医療は専門家たるべき医療専門職によって担われてきた。医師等は患者をはじめ、広く社会の信頼を得ることで治療をし、危険を伴う手術に際しても、その信頼の中で医療を行う存在であった。現在の日本医療の問題点は、医療保険の財政危機だけではなく、医師をはじめ医療従事者への信頼が喪失されていることにある。たとえ医療従事者には何の落ち度がなかったとしても、従来の医療従事者への信頼関係が崩れ始めた現代医療において、何もせずとも信頼を勝ち取るということは困難といわねばならない。
生命倫理の登場は、この医療の危機に対応する一つの表れではあったが、もとよりこれは基本的に道徳領域に属するものであり、これと平行して、一定程度の法的規制もやむを得ないものとして強化される傾向にある。度重なる医療過誤による医事紛争の頻度などは、医療関係者の当事者能力の欠如を物語るものといえる。その意味で、一方の支えであった倫理・道徳の力の低下が否めないとするならば、もう一方の力である法の支えが相対的に強まることは必定であろう。
これまでの医療は、医師および医療従事者の内なる自主・自律的な規制である倫理規範によって支えられてきた面が大であった。そして、その崇高な理念である倫理規範の故に、彼らは患者から、また社会から全幅の信頼を寄せられてきたのであった。しかし、かつて自明とされた医療機関、医療従事者への信頼感が崩れ、また、旧態依然たる倫理綱領のみでは十分に事態に対応しきれなくなったのも事実である。ある程度の法の規制は必要であろう。
しかし、だからといって医療関係者側の自主・自律的な倫理規範が軽んじられてはならない。また、その倫理規範に代わって、法が第一義的に考えられたり、法規制が一人歩きするかたちで強化されることは、医療の委縮を呼び起こしかねないからである。医療における法と道徳の関係は、どちらも合理的・相互補完的に機能することが望ましいのであり、それによって、目的とするところの医療の適正と安全が保持されると考えるべきである。ここに生命倫理の必要性が期待されることになる。しかし自主・自立とはいえど、医療は医療全体に及ぶ倫理観だけで共通認識的に解決するのは難しく、患者個人の価値観や人生観に大きく影響されるものである。このことを理解した上で両者の有益な到達点を目指すべきである。

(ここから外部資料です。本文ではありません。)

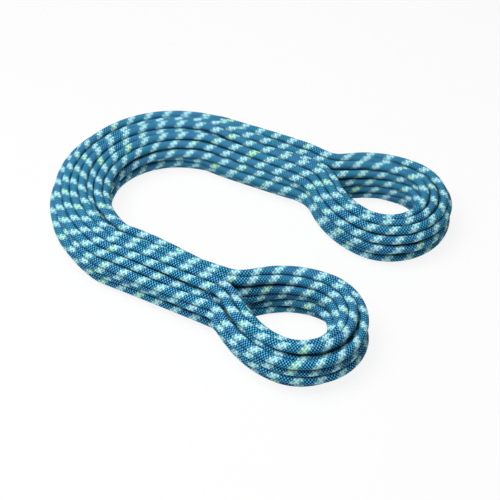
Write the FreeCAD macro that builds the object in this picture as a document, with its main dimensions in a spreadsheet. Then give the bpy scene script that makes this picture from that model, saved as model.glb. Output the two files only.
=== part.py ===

医療従事者に必要な倫理観とは、ただ身に付くようなものではなく、倫理教育(「生命倫理学」、「医療倫理学」等)をしっかりと取り入れていき、卒後研修にも取り入れるなど、明確な倫理教育を行うことで身につくものである。これにより国民医療の中核をなし得ることが可能となり、生命倫理に対する専門的認識を持つことで、はじめて患者から信頼を得られる医療となるのは、専門職にとって自明のことでありたい。 柔道整復師の柔道整復師たるということが第一義的であり、其処に専門職としての倫理観があり、医療従事者としての必要性が認められる。柔道整復師がちゃんと国民医療の中枢に座れることを期待し、それだけの責任があると思っている。